* _Given data_:

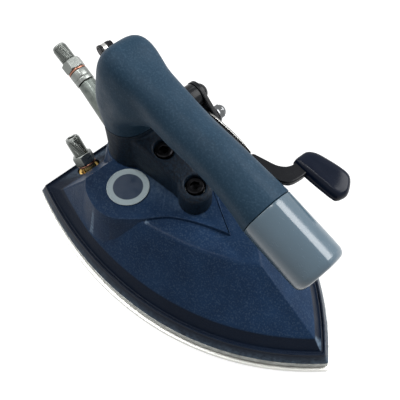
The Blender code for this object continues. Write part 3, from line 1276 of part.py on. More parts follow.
NIPPLE_LENGTH = HEX_LENGTH + THREAD_RUNOUT + THREAD_TURNS * THREAD_PITCH + THREAD_RUNOUT


def make_nipple(name, foot, direction, spigot):
    """Hose nipple: hexagon, threaded end and a spigot into what carries it."""
    root = THREAD_RADIUS - THREAD_DEPTH
    profile = [(root, NIPPLE_LENGTH)]
    thread_top = NIPPLE_LENGTH - THREAD_RUNOUT
    for index in range(THREAD_TURNS):
        crest = thread_top - index * THREAD_PITCH
        profile += [(THREAD_RADIUS, crest), (root, crest - THREAD_PITCH / 2)]
    profile += [(root, HEX_LENGTH / 2), (NIPPLE_SPIGOT_RADIUS, HEX_LENGTH / 2),
                (NIPPLE_SPIGOT_RADIUS, -spigot), (NIPPLE_BORE_RADIUS, -spigot),
                (NIPPLE_BORE_RADIUS, NIPPLE_LENGTH)]
    nipple = turned(name, profile, foot, direction, PARTS, GRIP_SIDES // 2)
    corner = HEX_ACROSS_FLATS / math.sqrt(3)
    hexagon = turned(name + "_hexagon", [(corner, HEX_LENGTH), (corner, 0), (NIPPLE_BORE_RADIUS, 0),
                                         (NIPPLE_BORE_RADIUS, HEX_LENGTH)], foot, direction, CUTTERS, 6)
    bore = rods(name + "_bore", [(foot - direction * OVERRUN, foot + direction * (HEX_LENGTH + OVERRUN))],
                NIPPLE_BORE_RADIUS, CUTTERS, sides=GRIP_SIDES // 2)
    join(nipple, hexagon)
    cut(nipple, bore)
    paint(nipple, (158, 158, 150), 0.3, 1.0)


def make_copper_washer(name, foot, direction):
    """Copper sealing ring."""
    bore = NIPPLE_SPIGOT_RADIUS + SEAT_GAP
    washer = turned(name, [(COPPER_WASHER_RADIUS, COPPER_WASHER_THICKNESS), (COPPER_WASHER_RADIUS, 0),
                           (bore, 0), (bore, COPPER_WASHER_THICKNESS)], foot, direction, PARTS)
    paint(washer, (186, 128, 100), 0.35, 1.0)


def make_inlet():
    """Union, copper ring and hose nipple on the valve's branch."""
    direction = INLET_DIRECTION
    branch_tip = Vector((VALVE_X, VALVE_SIDE, VALVE_FLOOR + BRANCH_HEIGHT)) + direction * BRANCH_LENGTH
    foot = branch_tip + direction * SEAT_GAP
    bore = NIPPLE_SPIGOT_RADIUS + SEAT_GAP
    bore_floor = UNION_LENGTH - SPIGOT_LENGTH - SEAT_GAP
    union = turned("inlet_union", [(UNION_RADIUS, UNION_LENGTH), (UNION_RADIUS, 0),
                                   (UNION_SPIGOT_RADIUS, 0), (UNION_SPIGOT_RADIUS, -SPIGOT_LENGTH),
                                   (BRANCH_BORE_RADIUS, -SPIGOT_LENGTH), (BRANCH_BORE_RADIUS, bore_floor),
                                   (bore, bore_floor), (bore, UNION_LENGTH)], foot, direction, PARTS)
    paint(union, (168, 160, 140), 0.3, 1.0)
    washer_foot = foot + direction * (UNION_LENGTH + SEAT_GAP)
    make_copper_washer("inlet_washer", washer_foot, direction)
    nipple_foot = washer_foot + direction * (COPPER_WASHER_THICKNESS + SEAT_GAP)
    make_nipple("inlet_nipple", nipple_foot, direction, SPIGOT_LENGTH)


def make_outlet():
    """Brass elbow through the cover's slot, with its copper ring and hose nipple."""
    direction = OUTLET_DIRECTION
    floor = BOSS_TOP + SEAT_GAP
    elbow = plate("outlet_elbow", [outlet_outline(0)], OUTLET_BASE_HEIGHT,
                  floor + OUTLET_BASE_HEIGHT / 2, PARTS)
    hub = rods("outlet_hub", [outlet_hub_line(-OUTLET_HUB_LENGTH, 0)], OUTLET_HUB_RADIUS, CUTTERS)
    below = box("under_elbow", (OUTLET_X - OUTLET_BASE_LENGTH, OUTLET_SIDE - OUTLET_BASE_LENGTH, 0),
                (OUTLET_X + OUTLET_BASE_LENGTH, OUTLET_SIDE + OUTLET_BASE_LENGTH, floor + SEAT_GAP), CUTTERS)
    port_line = upright_lines([(OUTLET_X + OUTLET_PORT_OFFSET, OUTLET_SIDE)], floor - OVERRUN,
                              floor + OUTLET_BASE_HEIGHT * 5 / 6)
    port = rods("elbow_port", port_line, NIPPLE_BORE_RADIUS, CUTTERS, sides=HOLE_SIDES)
    bore = rods("elbow_bore", [outlet_hub_line(-OUTLET_HUB_LENGTH * 4 / 5, OVERRUN)], NIPPLE_BORE_RADIUS,
                CUTTERS, sides=HOLE_SIDES)
    socket = rods("elbow_socket", [outlet_hub_line(-OUTLET_HUB_LENGTH / 2 - SEAT_GAP, OVERRUN)],
                  NIPPLE_SPIGOT_RADIUS + SEAT_GAP, CUTTERS)
    cut(hub, below)
    join(elbow, hub)
    cut(elbow, port, bore, socket)
    paint(elbow, (190, 160, 96), 0.3, 1.0)
    seat = outlet_seat()
    washer_foot = seat + direction * SEAT_GAP
    make_copper_washer("outlet_washer", washer_foot, direction)
    nipple_foot = washer_foot + direction * (COPPER_WASHER_THICKNESS + SEAT_GAP)
    make_nipple("outlet_nipple", nipple_foot, direction, OUTLET_HUB_LENGTH / 2 + COPPER_WASHER_THICKNESS)


def main():
    """Build every piece."""
    make_sole_plate()
    make_sole_gasket()
    make_sole_screws()
    make_steam_body()
    make_insulation_pad()
    make_cover()
    make_badge()
    make_handle_bracket()
    make_handle_bolts()
    make_handle()
    make_pivot()
    make_lever()
    make_valve_body()
    make_bonnet()
    make_stem()
    make_inlet()
    make_outlet()
    bpy.context.view_layer.update()
    for item in PARTS.objects:
        if item.type == "MESH":
            smooth(item)


main()
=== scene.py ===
"""Looks of a hose-fed steam iron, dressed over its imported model."""
import json
import logging
import math
from dataclasses import dataclass
from enum import Enum
from typing import Callable, Iterable, Optional, Sequence

import bmesh
import bpy
from mathutils import Matrix, Vector


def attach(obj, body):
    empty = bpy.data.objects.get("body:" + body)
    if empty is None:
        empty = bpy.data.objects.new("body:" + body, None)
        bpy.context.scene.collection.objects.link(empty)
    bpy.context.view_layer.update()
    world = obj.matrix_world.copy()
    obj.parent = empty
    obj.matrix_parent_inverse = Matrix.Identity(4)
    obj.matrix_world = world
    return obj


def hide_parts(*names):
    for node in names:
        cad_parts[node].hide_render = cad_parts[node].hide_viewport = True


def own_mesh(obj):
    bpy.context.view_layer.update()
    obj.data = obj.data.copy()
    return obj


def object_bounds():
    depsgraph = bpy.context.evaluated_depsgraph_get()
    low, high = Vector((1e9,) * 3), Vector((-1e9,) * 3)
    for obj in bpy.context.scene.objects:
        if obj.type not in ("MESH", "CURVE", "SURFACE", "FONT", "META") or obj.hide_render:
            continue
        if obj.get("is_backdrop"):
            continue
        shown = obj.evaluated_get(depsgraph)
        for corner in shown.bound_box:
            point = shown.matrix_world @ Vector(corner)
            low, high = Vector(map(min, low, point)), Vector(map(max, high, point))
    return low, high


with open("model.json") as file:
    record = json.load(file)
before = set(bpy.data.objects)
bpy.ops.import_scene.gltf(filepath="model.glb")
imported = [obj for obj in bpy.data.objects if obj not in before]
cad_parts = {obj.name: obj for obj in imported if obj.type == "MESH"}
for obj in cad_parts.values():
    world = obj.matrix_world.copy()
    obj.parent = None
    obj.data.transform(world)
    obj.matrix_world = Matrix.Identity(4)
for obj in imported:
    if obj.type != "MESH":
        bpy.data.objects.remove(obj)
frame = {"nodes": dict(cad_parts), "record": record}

LOG = logging.getLogger("steam_iron")
MILLIMETRE = 0.001
UP = Vector((0, 0, 1))
LEFT = Vector((0, 1, 0))
Points = list[Vector]
Row = tuple[float, ...]
Pairs = tuple[tuple[float, float], ...]
Reach = Callable[[float], float]
Colour = tuple[int, int, int]
Shape = bmesh.types.BMesh
Item = bpy.types.Object
Socket = bpy.types.NodeSocket

VALVE_PLACE = Vector((-87.0, 4.5, 0.0))
OUTLET_PLACE = Vector((-90.0, -23.1, 0.0))
BADGE_PLACE = Vector((-42.2, -23.0, 0.0))
BOLT_PLACES = (-35.3, -9.5)
BOLT_HOLE = 3.3


class Body(Enum):
    """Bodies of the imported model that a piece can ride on."""

    IRON = "iron"
    LEVER = "lever"
    STEM = "stem"


class Shading(Enum):
    """Angle in degrees past which an edge stays sharp."""

    ROUND = 60.0
    MADE = 32.0
    FLAT = 12.0


# ---- curves and outlines

def flat(x: float, y: float, z: float = 0.0) -> Vector:
    """Point from its three values in millimetres."""
    return Vector((x, y, z))


def rounded(path: Points, radii: Sequence[float], steps: int = 4, closed: bool = False) -> Points:
    """Round a path's corners.

    Args:
        path: corner points.
        radii: how far from each corner its rounding starts, 0 to keep the corner.
        steps: sides of each rounding.
        closed: whether the last point joins the first.

    Returns:
        The path with each rounded corner as several points.
    """
    result: Points = []
    count = len(path)
    for index, (corner, radius) in enumerate(zip(path, radii)):
        inside = closed or 0 < index < count - 1
        if radius <= 0 or not inside:
            result.append(corner.copy())
            continue
        before = path[index - 1] - corner
        after = path[(index + 1) % count] - corner
        reach = min(radius, 0.48 * before.length, 0.48 * after.length)
        start = corner + before.normalized() * reach
        stop = corner + after.normalized() * reach
        for step in range(steps + 1):
            share = step / steps
            result.append(start * (1 - share) ** 2 + corner * 2 * share * (1 - share)
                          + stop * share ** 2)
    return result


def smooth_path(path: Points, steps: int = 6, closed: bool = False) -> Points:
    """Run a smooth curve through a path's points.

    Args:
        path: points on the curve.
        steps: sides between two points.
        closed: whether the last point joins the first.

    Returns:
        The finer path, which still holds every given point.
    """
    count = len(path)
    result: Points = []
    for index in range(count if closed else count - 1):
        before, start, stop, after = [
            path[place % count if closed else min(count - 1, max(0, place))]
            for place in range(index - 1, index + 3)]
        for step in range(steps):
            share = step / steps
            result.append((start * 2 + (stop - before) * share
                           + (before * 2 - start * 5 + stop * 4 - after) * share ** 2
                           + (start * 3 - before - stop * 3 + after) * share ** 3) / 2)
    if not closed:
        result.append(path[-1].copy())
    return result


def bezier(controls: Sequence[Vector], share: float) -> tuple[Vector, Vector]:
    """Find a place on a cubic curve.

    Args:
        controls: the curve's four control points.
        share: how far along it the place is.

    Returns:
        The point and the direction there.
    """
    first, second, third, last = controls
    rest = 1 - share
    point = (first * rest ** 3 + second * 3 * rest ** 2 * share + third * 3 * rest * share ** 2
             + last * share ** 3)
    heading = ((second - first) * rest ** 2 + (third - second) * 2 * rest * share
               + (last - third) * share ** 2)
    return point, heading.normalized()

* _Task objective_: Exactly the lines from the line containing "make_valve_body()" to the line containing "bpy.context.scene.collection.objects.link(empty)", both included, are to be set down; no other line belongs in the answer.

* _Output below_:
    make_valve_body()
    make_bonnet()
    make_stem()
    make_inlet()
    make_outlet()
    bpy.context.view_layer.update()
    for item in PARTS.objects:
        if item.type == "MESH":
            smooth(item)


main()
=== scene.py ===
"""Looks of a hose-fed steam iron, dressed over its imported model."""
import json
import logging
import math
from dataclasses import dataclass
from enum import Enum
from typing import Callable, Iterable, Optional, Sequence

import bmesh
import bpy
from mathutils import Matrix, Vector


def attach(obj, body):
    empty = bpy.data.objects.get("body:" + body)
    if empty is None:
        empty = bpy.data.objects.new("body:" + body, None)
        bpy.context.scene.collection.objects.link(empty)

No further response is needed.